■ **WHAT THE EXERCISE ASKS**
Your task is to quote exactly the run of lines that starts at the line containing "pencil.add(mesh);" and ends at the line containing "obj.matrix_parent_inverse = Matrix.Identity(4)", including both.
>> START
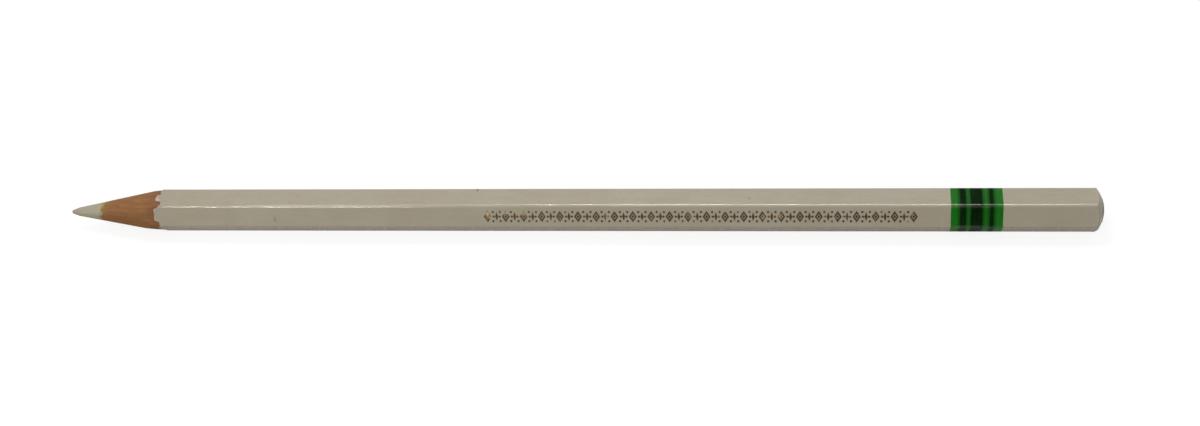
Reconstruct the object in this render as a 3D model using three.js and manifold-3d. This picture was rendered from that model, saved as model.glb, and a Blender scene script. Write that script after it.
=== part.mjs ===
// Hexagonal wooden marking pencil with a white core, sharpened, in millimetres with +Z up.
// It lies along X on one of its flats: the point at -X and the domed, dipped end at +X.
// The casing is two grooved slats glued round the core. Primer, lacquer, the printed band and the
// end dips are thin solids of their own, each seated face to face on the one beneath it. The band
// lies flush in the lacquer, so that every flat is one plane from the paint edge to the dip.
import * as THREE from "three";
import { mergeVertices } from "three/addons/utils/BufferGeometryUtils.js";
import Module from "manifold-3d";

// Overall size over the lacquer
const LENGTH = 175;
const ACROSS_FLATS = 6.6;
const EDGE_RADIUS = 0.5;

// Core, glue and coats
const CORE_DIAMETER = 3.2;
const GLUE_FILM = 0.06;
const PRIMER_COAT = 0.06;
const LACQUER_COAT = 0.11;
const PRINT_FILM = 0.03;

// Sharpened point: the cut leaves the six edges POINT_LENGTH behind the tip. The cut is a little off
// centre, so that the tip stands POINT_LEAN off the axis, in the direction LEAN_TURN round it.
const POINT_LENGTH = 17;
const POINT_ANGLE = 21.6;
const POINT_LEAN = 0.3;
const LEAN_TURN = 220;
const TIP_RADIUS = 0.4;
const WORN_NOSE = 1.3;

// Paint tongues: the lacquer flakes back from the thin cut and leaves one round tongue on each flat
const TONGUE_REACH = 0.75;
const TONGUE_RADIUS = 1.75;
const EDGE_REACH = 0.12;
const PRIMER_SHOWS = 0.3;

// Printed band: its place is counted from the dipped end, and its stripes from its other edge
const BAND_TO_END = 16.2;
const BAND_WIDTH = 8.3;
const TIP_SIDE_STRIPE_START = 1.4;
const TIP_SIDE_STRIPE_WIDTH = 1.1;
const WIDE_STRIPE_START = 3.1;
const WIDE_STRIPE_WIDTH = 2;
const CAP_SIDE_STRIPE_START = 6.1;
const CAP_SIDE_STRIPE_WIDTH = 0.75;

// Dipped end
const DOME_RADIUS = 5.85;
const DIP_COAT = 0.15;
const SPOT_COAT = 0.04;
const SPOT_DIAMETER = 4.4;

// Faceting
const TURN_STEPS = 72;
const BORE_STEPS = 36;
const CORNER_STEPS = 5;
const TIP_STEPS = 5;
const DOME_STEPS = 7;
const TONGUE_STEPS = 24;

// How far a cutting blank stands clear of the pencil
const CLEAR = 0.6;

const FLATS = 6;
const TURN = 2 * Math.PI;
const HALF_SIDE = Math.PI / FLATS;
const CORNER_CENTRE = (ACROSS_FLATS / 2 - EDGE_RADIUS) / Math.cos(HALF_SIDE);
const CORNER_REACH = CORNER_CENTRE + EDGE_RADIUS;
const AXIS_HEIGHT = ACROSS_FLATS / 2;
const CUT_SLOPE = Math.tan(THREE.MathUtils.degToRad(POINT_ANGLE / 2));
const CUT_END = POINT_LENGTH + CLEAR / CUT_SLOPE;
const BAND_FROM_TIP = LENGTH - BAND_TO_END - BAND_WIDTH;

// Depths of the surfaces below the face of the lacquer
const FACE = 0;
const UNDER_STRIPE = PRINT_FILM;
const UNDER_BAND = 2 * PRINT_FILM;
const ON_PRIMER = LACQUER_COAT;
const ON_WOOD = LACQUER_COAT + PRIMER_COAT;

const wasm = await Module();
wasm.setup();

// Booleans on closed three.js geometries
function solidOf(geometry) {
  const bare = geometry.clone();
  bare.deleteAttribute("normal");
  bare.deleteAttribute("uv");
  const merged = mergeVertices(bare, 1e-4);
  return new wasm.Manifold(
    new wasm.Mesh({
      numProp: 3,
      vertProperties: merged.attributes.position.array,
      triVerts: new Uint32Array(merged.index.array),
    }),
  );
}

function geometryOf(solid) {
  const { vertProperties, triVerts } = solid.getMesh();
  const geometry = new THREE.BufferGeometry();
  geometry.setAttribute("position", new THREE.BufferAttribute(vertProperties, 3));
  geometry.setIndex(new THREE.BufferAttribute(triVerts, 1));
  const faceted = geometry.toNonIndexed();
  faceted.computeVertexNormals();
  return faceted;
}

// Outlines lie across the pencil, and stations count along it from the tip.
// The hexagon has rounded edges and lies `depth` below the surface of the lacquer.
function hexagon(depth, Path = THREE.Shape) {
  const outline = new Path();
  for (let corner = 0; corner < FLATS; corner += 1) {
    const angle = (TURN * corner) / FLATS;
    const x = CORNER_CENTRE * Math.cos(angle);
    const y = CORNER_CENTRE * Math.sin(angle);
    outline.absarc(x, y, EDGE_RADIUS - depth, angle - HALF_SIDE, angle + HALF_SIDE, false);
  }
  outline.closePath();
  return outline;
}

function circle(radius) {
  return new THREE.Shape().absarc(0, 0, radius, 0, TURN, false);
}

function bar(outline, from, to, steps) {
  const options = { depth: to - from, bevelEnabled: false, curveSegments: steps };
  return solidOf(new THREE.ExtrudeGeometry(outline, options).translate(0, 0, from));
}

function hexBar(depth, from = 0, to = LENGTH) {
  return bar(hexagon(depth), from, to, CORNER_STEPS);
}

// A coat of paint or ink: the space between two depths
function coat(outerDepth, innerDepth, from, to) {
  const outline = hexagon(outerDepth);
  outline.holes.push(hexagon(innerDepth, THREE.Path));
  return bar(outline, from, to, CORNER_STEPS);
}

function rod(diameter, from = 0, to = LENGTH) {
  return bar(circle(diameter / 2), from, to, BORE_STEPS);
}

// The worn point, from the tip backwards: a small ball, a nose that is tangent to it, and the cone
function pointProfile() {
  const noseRadius = CORNER_REACH - (POINT_LENGTH - WORN_NOSE) * CUT_SLOPE;
  const reach = Math.hypot(WORN_NOSE - TIP_RADIUS, noseRadius);
  const tangent = Math.atan2(noseRadius, WORN_NOSE - TIP_RADIUS) + Math.acos(TIP_RADIUS / reach);
  const profile = [];
  for (let step = 0; step <= TIP_STEPS; step += 1) {
    const angle = Math.PI + ((tangent - Math.PI) * step) / TIP_STEPS;
    const radius = step === 0 ? 0 : TIP_RADIUS * Math.sin(angle);
    profile.push([TIP_RADIUS + TIP_RADIUS * Math.cos(angle), radius]);
  }
  profile.push([WORN_NOSE, noseRadius]);
  profile.push([CUT_END, CORNER_REACH + CLEAR]);
  return profile;
}

// The dome of the dipped end, from its rim to its top, `depth` below the top of the spot
function domeProfile(depth) {
  const radius = DOME_RADIUS - depth;
  const centre = LENGTH - DOME_RADIUS;
  const blank = CORNER_REACH + CLEAR;
  const rim = Math.asin(Math.min(1, blank / radius));
  const profile = [[centre + radius * Math.cos(rim), blank]];
  for (let step = radius < blank ? 0 : 1; step <= DOME_STEPS; step += 1) {
    const angle = rim * (1 - step / DOME_STEPS);
    const fromAxis = step === DOME_STEPS ? 0 : radius * Math.sin(angle);
    profile.push([centre + radius * Math.cos(angle), fromAxis]);
  }
  return profile;
}

// Leans the cut off the axis, fully at the tip and no more where the cut ends
function leanPoint(geometry) {
  const turn = THREE.MathUtils.degToRad(LEAN_TURN);
  const place = geometry.attributes.position;
  for (let index = 0; index < place.count; index += 1) {
    const lean = POINT_LEAN * Math.max(0, 1 - place.getZ(index) / CUT_END);
    place.setX(index, place.getX(index) + lean * Math.cos(turn));
    place.setY(index, place.getY(index) + lean * Math.sin(turn));
  }
  return geometry;
}

// The space that sharpening at one end and rounding at the other leave to the pieces
function sharpenedEnvelope(domeDepth) {
  const profile = [...pointProfile(), ...domeProfile(domeDepth)];
  const outline = profile.map(([station, radius]) => new THREE.Vector2(radius, station));
  const space = new THREE.LatheGeometry(outline, TURN_STEPS).rotateX(Math.PI / 2);
  return solidOf(leanPoint(space));
}

// What flaking leaves of a coat: a sleeve up to the edges, with a round tongue along each flat
function flakedFront(reach) {
  const front = POINT_LENGTH - reach;
  let left = hexBar(-CLEAR, POINT_LENGTH - EDGE_REACH - (reach - TONGUE_REACH), LENGTH);
  for (let flat = 0; flat < FLATS; flat += 1) {
    const tongue = new THREE.CylinderGeometry(
      TONGUE_RADIUS,
      TONGUE_RADIUS,
      CORNER_REACH + CLEAR,
      TONGUE_STEPS,
    );
    tongue.translate(0, (CORNER_REACH + CLEAR) / 2, 0);
    tongue.rotateZ((TURN * flat) / FLATS);
    tongue.translate(0, 0, front + TONGUE_RADIUS);
    left = left.add(solidOf(tongue));
  }
  return left;
}

// Where each black stripe starts on the band, and its width
const TIP_SIDE_STRIPE = [TIP_SIDE_STRIPE_START, TIP_SIDE_STRIPE_WIDTH];
const WIDE_STRIPE = [WIDE_STRIPE_START, WIDE_STRIPE_WIDTH];
const CAP_SIDE_STRIPE = [CAP_SIDE_STRIPE_START, CAP_SIDE_STRIPE_WIDTH];
const STRIPES = [TIP_SIDE_STRIPE, WIDE_STRIPE, CAP_SIDE_STRIPE];

const casingSpace = sharpenedEnvelope(SPOT_COAT + DIP_COAT);
const dippedSpace = sharpenedEnvelope(SPOT_COAT);
const spottedSpace = sharpenedEnvelope(0);

function colourCore() {
  return rod(CORE_DIAMETER).intersect(casingSpace);
}

// Two wings along the seam and a sleeve round the core
function glueSpace() {
  const span = 2 * (CORNER_REACH + CLEAR);
  const seam = new THREE.BoxGeometry(span, GLUE_FILM, LENGTH).translate(0, 0, LENGTH / 2);
  return solidOf(seam).add(rod(CORE_DIAMETER + 2 * GLUE_FILM));
}

function glueFilm() {
  return glueSpace().intersect(hexBar(ON_WOOD)).subtract(rod(CORE_DIAMETER)).intersect(casingSpace);
}

// One grooved half of the casing, above or below the seam
function slat(side) {
  const span = 2 * (CORNER_REACH + CLEAR);
  const half = new THREE.BoxGeometry(span, span, LENGTH).translate(0, (side * span) / 2, LENGTH / 2);
  return hexBar(ON_WOOD).subtract(glueSpace()).intersect(solidOf(half)).intersect(casingSpace);
}

function primerCoat() {
  const reach = TONGUE_REACH + PRIMER_SHOWS;
  return coat(ON_PRIMER, ON_WOOD, 0, LENGTH).intersect(flakedFront(reach)).intersect(casingSpace);
}

function lacquerCoat() {
  const whole = coat(FACE, ON_PRIMER, 0, LENGTH);
  const bandSeat = coat(-CLEAR, UNDER_BAND, BAND_FROM_TIP, BAND_FROM_TIP + BAND_WIDTH);
  return whole.subtract(bandSeat).intersect(flakedFront(TONGUE_REACH)).intersect(casingSpace);
}

// The band, with a seat for each black stripe
function greenBand() {
  let band = coat(FACE, UNDER_BAND, BAND_FROM_TIP, BAND_FROM_TIP + BAND_WIDTH);
  for (const [start, width] of STRIPES) {
    const from = BAND_FROM_TIP + start;
    band = band.subtract(coat(-CLEAR, UNDER_STRIPE, from, from + width));
  }
  return band;
}

function blackStripe([start, width]) {
  const from = BAND_FROM_TIP + start;
  return coat(FACE, UNDER_STRIPE, from, from + width);
}

function endDip() {
  const blank = hexBar(FACE, LENGTH - DOME_RADIUS, LENGTH);
  return blank.intersect(dippedSpace).subtract(casingSpace);
}

function endSpot() {
  const blank = rod(SPOT_DIAMETER, LENGTH - DOME_RADIUS, LENGTH);
  return blank.intersect(spottedSpace).subtract(dippedSpace);
}

const WOOD = { color: 0x9a7048, roughness: 0.72, metalness: 0 };
const WHITE_WAX = { color: 0xb9b6a4, roughness: 0.55, metalness: 0 };
const DRIED_GLUE = { color: 0xa08a52, roughness: 0.5, metalness: 0 };
const PALE_PRIMER = { color: 0xc9b3a6, roughness: 0.6, metalness: 0 };
const WHITE_LACQUER = { color: 0xb7b09c, roughness: 0.22, metalness: 0 };
const GREEN_INK = { color: 0x1b6418, roughness: 0.3, metalness: 0 };
const BLACK_INK = { color: 0x131a0f, roughness: 0.3, metalness: 0 };
const WHITE_DIP = { color: 0xb3ad9b, roughness: 0.3, metalness: 0 };
const DARK_DIP = { color: 0x3a3a36, roughness: 0.35, metalness: 0 };

// Turns the axis of the pencil from Z to X without rounding, and sets a flat down on Z = 0
const pencil = new THREE.Group();
pencil.quaternion.set(0.5, 0.5, 0.5, 0.5);
pencil.position.set(-LENGTH / 2, 0, AXIS_HEIGHT);

function addPiece(name, solid, look) {
  const mesh = new THREE.Mesh(geometryOf(solid), new THREE.MeshStandardMaterial(look));
  mesh.name = name;
  pencil.add(mesh);
}

addPiece("colour_core", colourCore(), WHITE_WAX);
addPiece("glue_film", glueFilm(), DRIED_GLUE);
addPiece("upper_slat", slat(1), WOOD);
addPiece("lower_slat", slat(-1), WOOD);
addPiece("primer_coat", primerCoat(), PALE_PRIMER);
addPiece("lacquer_coat", lacquerCoat(), WHITE_LACQUER);
addPiece("green_band", greenBand(), GREEN_INK);
addPiece("narrow_black_stripe_tip_side", blackStripe(TIP_SIDE_STRIPE), BLACK_INK);
addPiece("wide_black_stripe", blackStripe(WIDE_STRIPE), BLACK_INK);
addPiece("narrow_black_stripe_cap_side", blackStripe(CAP_SIDE_STRIPE), BLACK_INK);
addPiece("end_dip", endDip(), WHITE_DIP);
addPiece("end_spot", endSpot(), DARK_DIP);

const part = new THREE.Group();
part.add(pencil);

export default part;
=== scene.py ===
import inspect
import math

import bmesh
import bpy
import numpy as np
from bpy.props import FloatProperty, FloatVectorProperty, IntProperty, PointerProperty
from mathutils import Matrix, Vector, noise


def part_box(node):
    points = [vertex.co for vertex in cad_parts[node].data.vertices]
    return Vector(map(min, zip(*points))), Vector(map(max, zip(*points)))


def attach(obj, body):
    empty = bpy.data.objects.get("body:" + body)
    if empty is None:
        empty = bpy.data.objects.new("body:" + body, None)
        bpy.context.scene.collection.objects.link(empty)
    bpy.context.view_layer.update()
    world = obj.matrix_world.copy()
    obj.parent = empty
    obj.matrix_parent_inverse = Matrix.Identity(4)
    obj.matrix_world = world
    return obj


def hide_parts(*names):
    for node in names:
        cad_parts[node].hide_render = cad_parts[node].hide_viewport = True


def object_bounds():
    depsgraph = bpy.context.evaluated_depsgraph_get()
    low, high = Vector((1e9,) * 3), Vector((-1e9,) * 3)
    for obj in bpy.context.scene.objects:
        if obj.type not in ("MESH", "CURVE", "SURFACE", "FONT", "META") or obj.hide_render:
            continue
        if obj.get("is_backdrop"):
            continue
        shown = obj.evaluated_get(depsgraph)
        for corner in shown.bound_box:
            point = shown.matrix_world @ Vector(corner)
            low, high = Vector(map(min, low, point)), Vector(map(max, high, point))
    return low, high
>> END
■ **SOLUTION TO THIS PROBLEM**
  pencil.add(mesh);
}

addPiece("colour_core", colourCore(), WHITE_WAX);
addPiece("glue_film", glueFilm(), DRIED_GLUE);
addPiece("upper_slat", slat(1), WOOD);
addPiece("lower_slat", slat(-1), WOOD);
addPiece("primer_coat", primerCoat(), PALE_PRIMER);
addPiece("lacquer_coat", lacquerCoat(), WHITE_LACQUER);
addPiece("green_band", greenBand(), GREEN_INK);
addPiece("narrow_black_stripe_tip_side", blackStripe(TIP_SIDE_STRIPE), BLACK_INK);
addPiece("wide_black_stripe", blackStripe(WIDE_STRIPE), BLACK_INK);
addPiece("narrow_black_stripe_cap_side", blackStripe(CAP_SIDE_STRIPE), BLACK_INK);
addPiece("end_dip", endDip(), WHITE_DIP);
addPiece("end_spot", endSpot(), DARK_DIP);

const part = new THREE.Group();
part.add(pencil);

export default part;
=== scene.py ===
import inspect
import math

import bmesh
import bpy
import numpy as np
from bpy.props import FloatProperty, FloatVectorProperty, IntProperty, PointerProperty
from mathutils import Matrix, Vector, noise


def part_box(node):
    points = [vertex.co for vertex in cad_parts[node].data.vertices]
    return Vector(map(min, zip(*points))), Vector(map(max, zip(*points)))


def attach(obj, body):
    empty = bpy.data.objects.get("body:" + body)
    if empty is None:
        empty = bpy.data.objects.new("body:" + body, None)
        bpy.context.scene.collection.objects.link(empty)
    bpy.context.view_layer.update()
    world = obj.matrix_world.copy()
    obj.parent = empty
    obj.matrix_parent_inverse = Matrix.Identity(4)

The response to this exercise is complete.